## What the task asks
Return, exactly as written, the lines from the one containing "for ring in" through the one containing "for node in", with both ends included.

==========

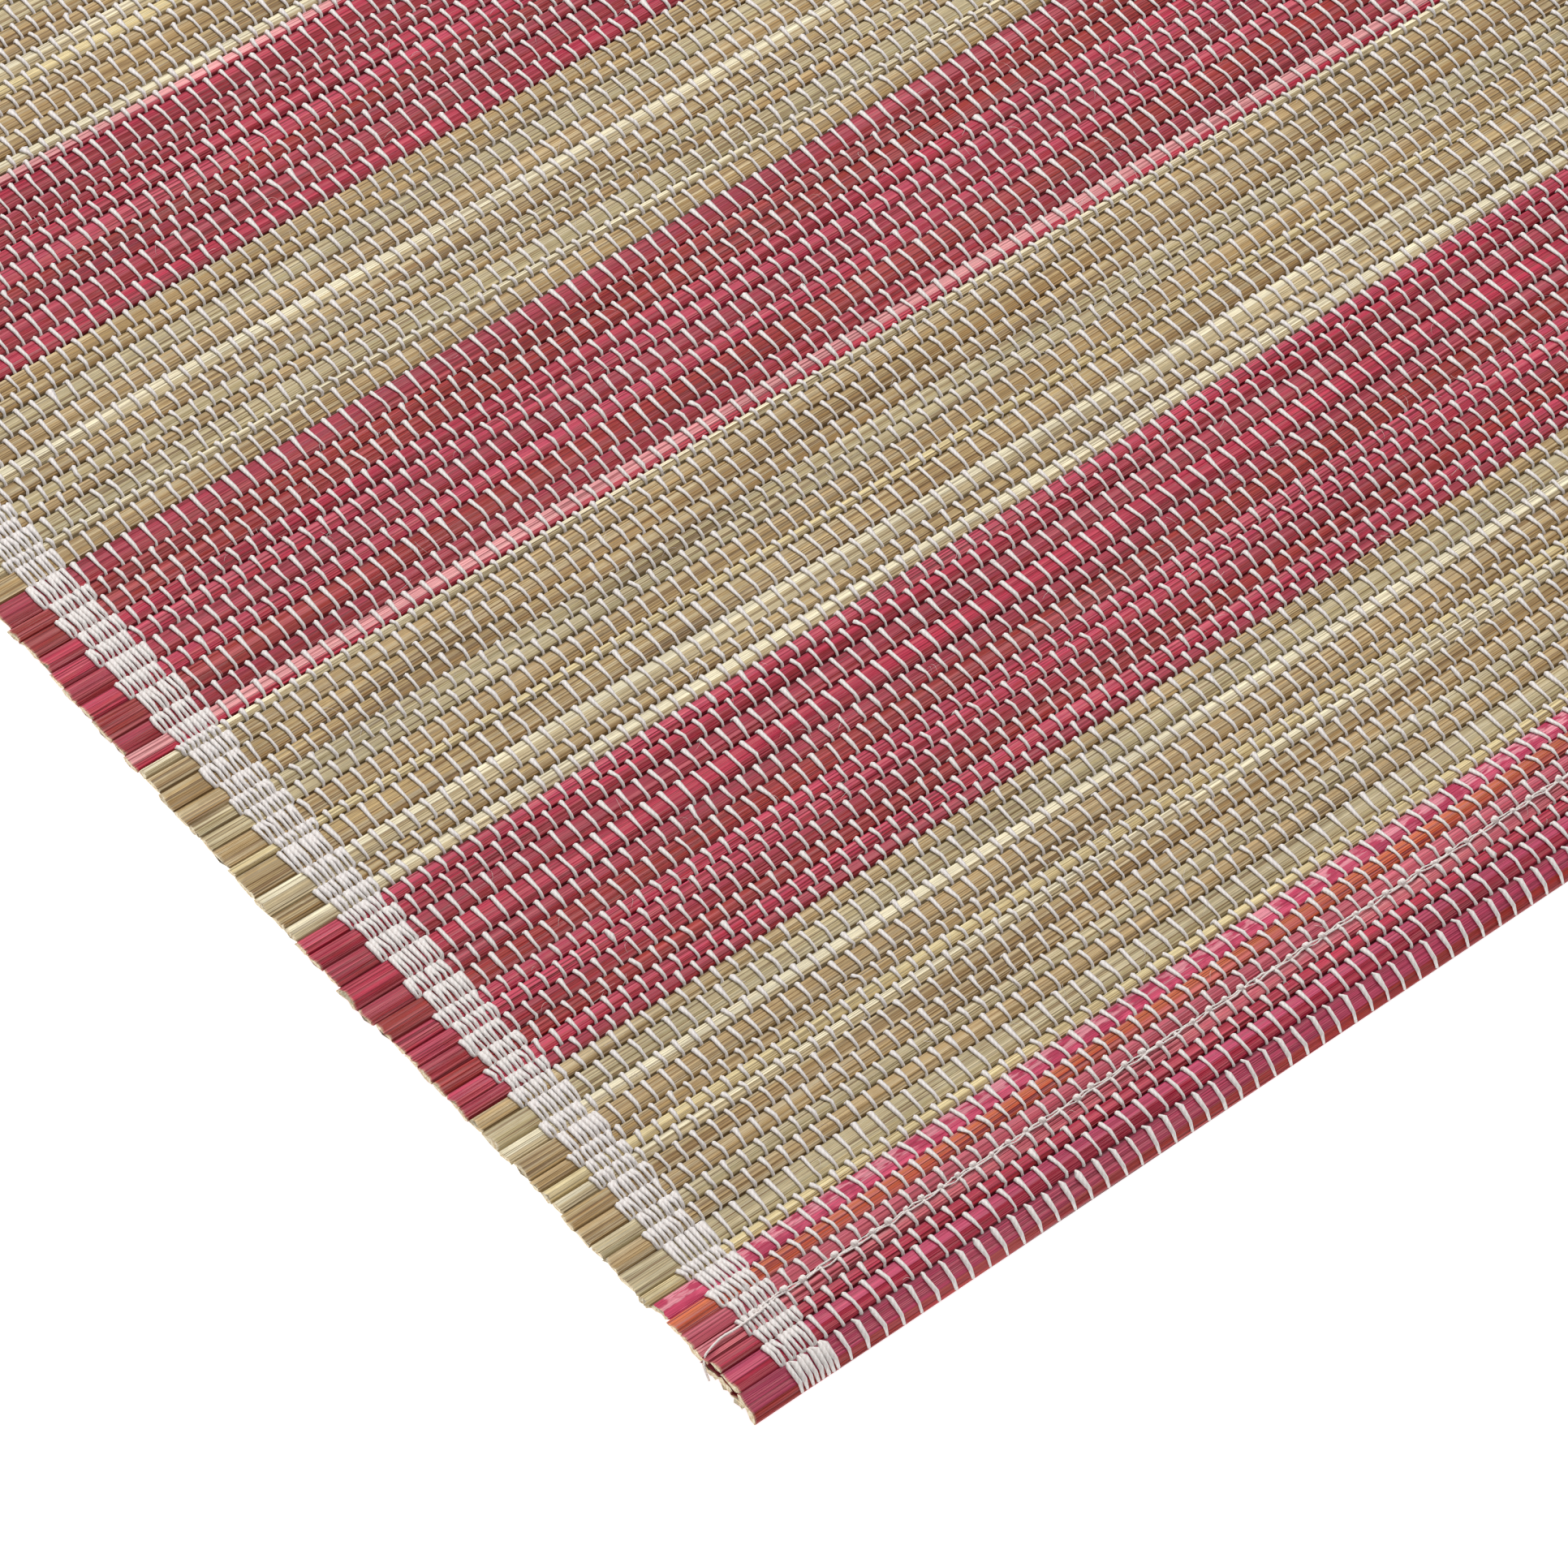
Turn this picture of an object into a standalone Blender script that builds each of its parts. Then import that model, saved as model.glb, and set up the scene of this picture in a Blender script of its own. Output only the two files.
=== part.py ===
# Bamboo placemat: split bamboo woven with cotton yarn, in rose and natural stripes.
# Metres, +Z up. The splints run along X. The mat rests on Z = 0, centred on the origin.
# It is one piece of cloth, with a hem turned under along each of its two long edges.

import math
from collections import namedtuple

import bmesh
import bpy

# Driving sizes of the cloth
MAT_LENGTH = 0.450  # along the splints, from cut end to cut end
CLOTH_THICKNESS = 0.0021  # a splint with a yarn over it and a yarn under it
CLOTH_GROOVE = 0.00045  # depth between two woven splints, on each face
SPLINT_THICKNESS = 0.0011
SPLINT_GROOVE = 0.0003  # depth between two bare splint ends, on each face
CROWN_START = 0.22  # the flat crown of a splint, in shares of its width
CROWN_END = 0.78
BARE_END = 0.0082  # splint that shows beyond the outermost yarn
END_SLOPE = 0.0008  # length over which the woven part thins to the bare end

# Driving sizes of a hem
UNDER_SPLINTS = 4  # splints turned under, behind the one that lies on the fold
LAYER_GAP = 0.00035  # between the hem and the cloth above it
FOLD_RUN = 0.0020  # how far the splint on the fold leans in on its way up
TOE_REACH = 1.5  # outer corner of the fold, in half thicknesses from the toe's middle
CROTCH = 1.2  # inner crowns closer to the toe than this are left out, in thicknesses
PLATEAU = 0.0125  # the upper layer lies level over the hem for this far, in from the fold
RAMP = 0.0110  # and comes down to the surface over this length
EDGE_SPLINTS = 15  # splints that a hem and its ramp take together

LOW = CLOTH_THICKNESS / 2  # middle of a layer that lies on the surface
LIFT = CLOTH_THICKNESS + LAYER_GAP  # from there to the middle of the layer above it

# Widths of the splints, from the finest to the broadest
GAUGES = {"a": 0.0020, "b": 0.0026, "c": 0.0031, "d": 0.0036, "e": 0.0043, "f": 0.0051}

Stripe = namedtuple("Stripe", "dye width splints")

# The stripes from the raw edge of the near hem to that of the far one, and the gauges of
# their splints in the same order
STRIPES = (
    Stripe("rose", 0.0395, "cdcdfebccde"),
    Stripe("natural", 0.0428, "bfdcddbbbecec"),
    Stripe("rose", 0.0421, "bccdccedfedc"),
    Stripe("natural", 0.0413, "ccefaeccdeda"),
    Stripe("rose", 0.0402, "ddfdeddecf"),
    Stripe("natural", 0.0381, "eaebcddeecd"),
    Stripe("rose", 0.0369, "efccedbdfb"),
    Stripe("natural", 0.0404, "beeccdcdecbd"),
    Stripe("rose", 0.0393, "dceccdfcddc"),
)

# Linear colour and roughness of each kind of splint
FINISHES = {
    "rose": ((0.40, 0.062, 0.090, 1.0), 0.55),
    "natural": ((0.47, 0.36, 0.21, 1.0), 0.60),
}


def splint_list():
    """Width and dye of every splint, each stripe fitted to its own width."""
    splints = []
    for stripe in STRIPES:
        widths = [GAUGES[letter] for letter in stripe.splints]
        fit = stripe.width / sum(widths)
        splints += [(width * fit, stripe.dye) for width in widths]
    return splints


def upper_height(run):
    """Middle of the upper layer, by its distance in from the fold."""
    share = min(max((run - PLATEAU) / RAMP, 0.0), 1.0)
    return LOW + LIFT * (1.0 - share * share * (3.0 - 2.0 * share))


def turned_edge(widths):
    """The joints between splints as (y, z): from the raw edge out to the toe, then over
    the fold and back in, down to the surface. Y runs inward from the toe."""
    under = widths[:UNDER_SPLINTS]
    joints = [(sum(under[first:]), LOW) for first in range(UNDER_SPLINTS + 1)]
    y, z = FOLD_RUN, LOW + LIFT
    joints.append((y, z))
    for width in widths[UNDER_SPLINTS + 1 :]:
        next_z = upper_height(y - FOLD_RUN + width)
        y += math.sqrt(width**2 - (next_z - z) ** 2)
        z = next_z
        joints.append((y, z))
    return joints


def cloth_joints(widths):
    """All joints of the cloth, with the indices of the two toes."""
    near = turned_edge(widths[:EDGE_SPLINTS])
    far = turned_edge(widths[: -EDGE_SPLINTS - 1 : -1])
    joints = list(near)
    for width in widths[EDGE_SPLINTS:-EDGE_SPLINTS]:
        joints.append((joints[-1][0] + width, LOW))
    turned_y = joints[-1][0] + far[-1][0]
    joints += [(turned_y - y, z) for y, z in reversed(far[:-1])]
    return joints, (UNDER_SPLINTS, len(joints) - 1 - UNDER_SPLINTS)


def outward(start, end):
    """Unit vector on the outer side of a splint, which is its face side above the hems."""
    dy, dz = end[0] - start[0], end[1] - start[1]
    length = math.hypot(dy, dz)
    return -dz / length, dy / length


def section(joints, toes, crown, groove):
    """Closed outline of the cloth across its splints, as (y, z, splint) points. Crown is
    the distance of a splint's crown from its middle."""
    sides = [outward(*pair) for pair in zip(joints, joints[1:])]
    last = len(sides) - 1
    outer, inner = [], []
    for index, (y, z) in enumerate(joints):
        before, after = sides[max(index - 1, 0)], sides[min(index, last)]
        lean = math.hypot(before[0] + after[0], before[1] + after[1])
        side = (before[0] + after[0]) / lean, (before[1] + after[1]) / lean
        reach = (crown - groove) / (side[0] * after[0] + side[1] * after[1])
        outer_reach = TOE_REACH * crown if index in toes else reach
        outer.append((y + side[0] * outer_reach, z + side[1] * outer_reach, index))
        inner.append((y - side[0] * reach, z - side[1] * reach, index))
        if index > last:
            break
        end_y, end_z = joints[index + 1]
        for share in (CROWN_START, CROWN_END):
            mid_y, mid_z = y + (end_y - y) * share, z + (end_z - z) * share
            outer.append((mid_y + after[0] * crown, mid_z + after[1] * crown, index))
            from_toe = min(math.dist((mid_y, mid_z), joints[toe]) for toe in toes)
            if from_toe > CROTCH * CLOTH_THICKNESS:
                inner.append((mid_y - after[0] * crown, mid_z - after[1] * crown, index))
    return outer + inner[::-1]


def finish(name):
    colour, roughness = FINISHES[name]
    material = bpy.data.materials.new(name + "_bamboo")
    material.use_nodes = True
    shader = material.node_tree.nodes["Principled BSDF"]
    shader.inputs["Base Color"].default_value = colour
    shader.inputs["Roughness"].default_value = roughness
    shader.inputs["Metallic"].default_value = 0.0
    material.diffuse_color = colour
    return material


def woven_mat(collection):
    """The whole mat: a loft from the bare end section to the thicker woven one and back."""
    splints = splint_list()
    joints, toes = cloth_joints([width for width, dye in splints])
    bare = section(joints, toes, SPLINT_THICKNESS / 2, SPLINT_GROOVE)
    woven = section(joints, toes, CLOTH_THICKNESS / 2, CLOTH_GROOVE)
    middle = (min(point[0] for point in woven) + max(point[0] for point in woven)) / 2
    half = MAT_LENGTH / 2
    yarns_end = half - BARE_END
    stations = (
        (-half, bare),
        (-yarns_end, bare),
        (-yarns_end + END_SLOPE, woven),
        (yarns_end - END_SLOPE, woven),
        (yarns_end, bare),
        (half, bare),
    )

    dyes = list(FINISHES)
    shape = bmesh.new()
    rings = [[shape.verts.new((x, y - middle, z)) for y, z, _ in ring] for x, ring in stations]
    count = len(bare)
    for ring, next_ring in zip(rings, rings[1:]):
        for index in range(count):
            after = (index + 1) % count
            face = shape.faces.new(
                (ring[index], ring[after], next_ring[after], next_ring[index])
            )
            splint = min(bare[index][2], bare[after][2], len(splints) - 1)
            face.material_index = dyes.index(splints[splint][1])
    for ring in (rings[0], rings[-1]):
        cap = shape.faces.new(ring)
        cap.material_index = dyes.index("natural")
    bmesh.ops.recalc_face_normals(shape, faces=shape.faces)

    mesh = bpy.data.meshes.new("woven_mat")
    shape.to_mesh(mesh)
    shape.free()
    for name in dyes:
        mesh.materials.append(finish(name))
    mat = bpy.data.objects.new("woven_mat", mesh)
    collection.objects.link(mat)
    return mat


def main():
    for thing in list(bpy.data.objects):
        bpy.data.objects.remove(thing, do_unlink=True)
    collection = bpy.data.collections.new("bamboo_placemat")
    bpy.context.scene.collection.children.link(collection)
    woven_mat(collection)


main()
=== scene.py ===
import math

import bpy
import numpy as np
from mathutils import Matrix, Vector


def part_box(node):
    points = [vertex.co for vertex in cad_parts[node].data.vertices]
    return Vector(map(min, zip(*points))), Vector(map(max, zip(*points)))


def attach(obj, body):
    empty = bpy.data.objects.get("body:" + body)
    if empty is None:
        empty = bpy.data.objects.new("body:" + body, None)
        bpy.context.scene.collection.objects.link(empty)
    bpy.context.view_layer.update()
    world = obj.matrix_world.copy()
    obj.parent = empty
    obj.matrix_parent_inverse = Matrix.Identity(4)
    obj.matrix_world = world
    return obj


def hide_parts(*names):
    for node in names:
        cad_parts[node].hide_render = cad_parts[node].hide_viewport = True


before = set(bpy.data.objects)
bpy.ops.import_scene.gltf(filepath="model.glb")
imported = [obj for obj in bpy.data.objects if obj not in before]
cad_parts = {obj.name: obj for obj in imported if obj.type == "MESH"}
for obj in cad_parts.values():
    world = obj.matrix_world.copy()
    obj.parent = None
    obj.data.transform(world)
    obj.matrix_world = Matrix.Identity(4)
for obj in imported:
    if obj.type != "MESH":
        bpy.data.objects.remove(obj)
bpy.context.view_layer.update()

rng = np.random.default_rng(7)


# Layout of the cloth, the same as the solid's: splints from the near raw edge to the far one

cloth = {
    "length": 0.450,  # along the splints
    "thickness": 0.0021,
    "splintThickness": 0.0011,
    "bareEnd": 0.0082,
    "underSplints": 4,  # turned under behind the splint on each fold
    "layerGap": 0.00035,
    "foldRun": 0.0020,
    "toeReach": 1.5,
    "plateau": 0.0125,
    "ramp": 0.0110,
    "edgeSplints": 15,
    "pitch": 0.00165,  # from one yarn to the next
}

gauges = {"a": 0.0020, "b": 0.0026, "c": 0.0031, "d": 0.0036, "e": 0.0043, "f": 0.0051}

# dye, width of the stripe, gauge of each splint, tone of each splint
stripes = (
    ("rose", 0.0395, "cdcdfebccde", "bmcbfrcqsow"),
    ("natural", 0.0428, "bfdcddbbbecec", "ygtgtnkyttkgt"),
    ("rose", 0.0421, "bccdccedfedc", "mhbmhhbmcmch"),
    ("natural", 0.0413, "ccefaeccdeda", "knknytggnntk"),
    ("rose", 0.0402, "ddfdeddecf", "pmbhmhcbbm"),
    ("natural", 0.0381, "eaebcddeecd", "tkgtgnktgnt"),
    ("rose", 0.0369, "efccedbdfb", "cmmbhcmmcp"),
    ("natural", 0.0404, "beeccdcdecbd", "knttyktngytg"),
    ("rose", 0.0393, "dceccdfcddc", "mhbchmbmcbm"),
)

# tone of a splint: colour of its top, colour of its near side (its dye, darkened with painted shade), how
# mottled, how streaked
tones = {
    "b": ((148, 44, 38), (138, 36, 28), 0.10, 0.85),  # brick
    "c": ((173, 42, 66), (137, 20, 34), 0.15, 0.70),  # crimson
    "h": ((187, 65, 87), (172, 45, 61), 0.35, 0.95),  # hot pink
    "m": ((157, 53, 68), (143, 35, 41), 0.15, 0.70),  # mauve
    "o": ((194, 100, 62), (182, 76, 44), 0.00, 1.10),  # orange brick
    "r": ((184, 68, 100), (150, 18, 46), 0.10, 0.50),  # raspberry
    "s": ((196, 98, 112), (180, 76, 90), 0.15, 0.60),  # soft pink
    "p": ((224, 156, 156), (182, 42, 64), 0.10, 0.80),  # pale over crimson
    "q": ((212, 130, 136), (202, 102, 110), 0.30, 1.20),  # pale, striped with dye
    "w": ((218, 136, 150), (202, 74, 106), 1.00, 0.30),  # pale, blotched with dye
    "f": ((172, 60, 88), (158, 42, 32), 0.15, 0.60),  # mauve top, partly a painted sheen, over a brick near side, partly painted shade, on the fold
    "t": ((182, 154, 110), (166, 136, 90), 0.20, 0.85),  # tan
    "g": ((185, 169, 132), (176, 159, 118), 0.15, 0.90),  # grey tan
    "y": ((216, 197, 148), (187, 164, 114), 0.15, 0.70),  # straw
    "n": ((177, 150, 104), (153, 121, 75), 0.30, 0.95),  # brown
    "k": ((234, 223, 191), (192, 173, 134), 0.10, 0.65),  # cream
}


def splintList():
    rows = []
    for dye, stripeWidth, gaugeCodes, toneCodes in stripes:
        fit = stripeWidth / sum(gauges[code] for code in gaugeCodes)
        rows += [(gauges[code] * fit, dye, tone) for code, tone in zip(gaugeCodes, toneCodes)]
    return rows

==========

## Solution
    for ring in (rings[0], rings[-1]):
        cap = shape.faces.new(ring)
        cap.material_index = dyes.index("natural")
    bmesh.ops.recalc_face_normals(shape, faces=shape.faces)

    mesh = bpy.data.meshes.new("woven_mat")
    shape.to_mesh(mesh)
    shape.free()
    for name in dyes:
        mesh.materials.append(finish(name))
    mat = bpy.data.objects.new("woven_mat", mesh)
    collection.objects.link(mat)
    return mat


def main():
    for thing in list(bpy.data.objects):
        bpy.data.objects.remove(thing, do_unlink=True)
    collection = bpy.data.collections.new("bamboo_placemat")
    bpy.context.scene.collection.children.link(collection)
    woven_mat(collection)


main()
=== scene.py ===
import math

import bpy
import numpy as np
from mathutils import Matrix, Vector


def part_box(node):
    points = [vertex.co for vertex in cad_parts[node].data.vertices]
    return Vector(map(min, zip(*points))), Vector(map(max, zip(*points)))


def attach(obj, body):
    empty = bpy.data.objects.get("body:" + body)
    if empty is None:
        empty = bpy.data.objects.new("body:" + body, None)
        bpy.context.scene.collection.objects.link(empty)
    bpy.context.view_layer.update()
    world = obj.matrix_world.copy()
    obj.parent = empty
    obj.matrix_parent_inverse = Matrix.Identity(4)
    obj.matrix_world = world
    return obj


def hide_parts(*names):
    for node in names:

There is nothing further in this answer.